## Begin

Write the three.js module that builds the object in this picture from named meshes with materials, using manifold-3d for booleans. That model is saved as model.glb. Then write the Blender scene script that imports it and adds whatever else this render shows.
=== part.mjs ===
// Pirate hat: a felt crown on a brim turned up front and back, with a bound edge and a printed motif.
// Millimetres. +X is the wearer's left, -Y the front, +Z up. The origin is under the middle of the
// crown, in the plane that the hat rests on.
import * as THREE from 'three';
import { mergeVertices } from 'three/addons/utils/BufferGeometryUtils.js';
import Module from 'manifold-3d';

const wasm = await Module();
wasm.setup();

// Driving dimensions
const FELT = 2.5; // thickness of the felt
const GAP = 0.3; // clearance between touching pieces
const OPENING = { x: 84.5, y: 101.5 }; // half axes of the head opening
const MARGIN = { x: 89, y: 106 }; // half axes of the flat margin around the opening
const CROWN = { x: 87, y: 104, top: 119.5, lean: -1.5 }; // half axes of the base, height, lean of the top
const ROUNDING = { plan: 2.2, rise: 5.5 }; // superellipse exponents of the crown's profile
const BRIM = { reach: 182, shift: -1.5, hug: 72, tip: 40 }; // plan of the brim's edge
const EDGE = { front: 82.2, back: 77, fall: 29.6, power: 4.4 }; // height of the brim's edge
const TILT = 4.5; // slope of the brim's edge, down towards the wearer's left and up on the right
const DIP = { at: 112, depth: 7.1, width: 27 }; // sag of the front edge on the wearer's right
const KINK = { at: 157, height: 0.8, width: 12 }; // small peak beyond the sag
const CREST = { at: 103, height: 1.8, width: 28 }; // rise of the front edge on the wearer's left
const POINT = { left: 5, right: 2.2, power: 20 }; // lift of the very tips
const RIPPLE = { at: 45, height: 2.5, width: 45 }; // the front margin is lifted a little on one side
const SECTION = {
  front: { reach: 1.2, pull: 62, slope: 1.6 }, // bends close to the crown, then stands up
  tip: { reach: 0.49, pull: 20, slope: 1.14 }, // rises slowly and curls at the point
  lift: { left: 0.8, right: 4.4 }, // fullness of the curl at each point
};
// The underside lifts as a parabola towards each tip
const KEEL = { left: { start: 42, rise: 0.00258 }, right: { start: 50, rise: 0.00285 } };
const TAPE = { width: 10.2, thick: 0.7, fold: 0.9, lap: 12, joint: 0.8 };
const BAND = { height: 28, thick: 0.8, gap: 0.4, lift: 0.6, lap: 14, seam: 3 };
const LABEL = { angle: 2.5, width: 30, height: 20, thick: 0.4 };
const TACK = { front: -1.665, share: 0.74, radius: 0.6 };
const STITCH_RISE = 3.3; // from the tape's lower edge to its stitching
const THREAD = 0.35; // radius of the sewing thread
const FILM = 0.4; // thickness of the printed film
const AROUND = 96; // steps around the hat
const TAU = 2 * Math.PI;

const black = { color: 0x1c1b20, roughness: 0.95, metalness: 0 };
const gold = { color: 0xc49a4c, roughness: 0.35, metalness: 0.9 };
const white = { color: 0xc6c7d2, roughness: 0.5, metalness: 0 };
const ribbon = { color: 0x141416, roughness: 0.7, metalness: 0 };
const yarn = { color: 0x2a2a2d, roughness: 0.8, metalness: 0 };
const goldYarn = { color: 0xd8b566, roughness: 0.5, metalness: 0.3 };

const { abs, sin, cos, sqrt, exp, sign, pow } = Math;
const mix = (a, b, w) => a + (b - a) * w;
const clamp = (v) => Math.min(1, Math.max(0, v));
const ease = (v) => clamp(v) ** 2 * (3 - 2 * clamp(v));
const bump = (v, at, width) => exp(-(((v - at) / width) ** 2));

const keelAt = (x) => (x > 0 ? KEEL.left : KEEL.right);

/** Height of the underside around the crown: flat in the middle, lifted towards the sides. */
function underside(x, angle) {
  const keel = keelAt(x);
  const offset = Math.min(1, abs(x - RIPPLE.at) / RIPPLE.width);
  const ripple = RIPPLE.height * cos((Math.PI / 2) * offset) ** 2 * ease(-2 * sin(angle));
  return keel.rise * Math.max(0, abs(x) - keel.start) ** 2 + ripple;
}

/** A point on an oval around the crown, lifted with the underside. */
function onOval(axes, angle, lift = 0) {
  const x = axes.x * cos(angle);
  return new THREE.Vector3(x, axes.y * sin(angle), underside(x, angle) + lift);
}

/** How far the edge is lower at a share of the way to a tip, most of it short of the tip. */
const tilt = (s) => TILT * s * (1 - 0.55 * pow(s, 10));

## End

### PROBLEM STATEMENT
Repeat exactly, please, each line from the beginning of the data through the line with "wasm.setup();" in it, and only those lines.

### SOLUTION FOR THIS EXERCISE
Write the three.js module that builds the object in this picture from named meshes with materials, using manifold-3d for booleans. That model is saved as model.glb. Then write the Blender scene script that imports it and adds whatever else this render shows.
=== part.mjs ===
// Pirate hat: a felt crown on a brim turned up front and back, with a bound edge and a printed motif.
// Millimetres. +X is the wearer's left, -Y the front, +Z up. The origin is under the middle of the
// crown, in the plane that the hat rests on.
import * as THREE from 'three';
import { mergeVertices } from 'three/addons/utils/BufferGeometryUtils.js';
import Module from 'manifold-3d';

const wasm = await Module();
wasm.setup();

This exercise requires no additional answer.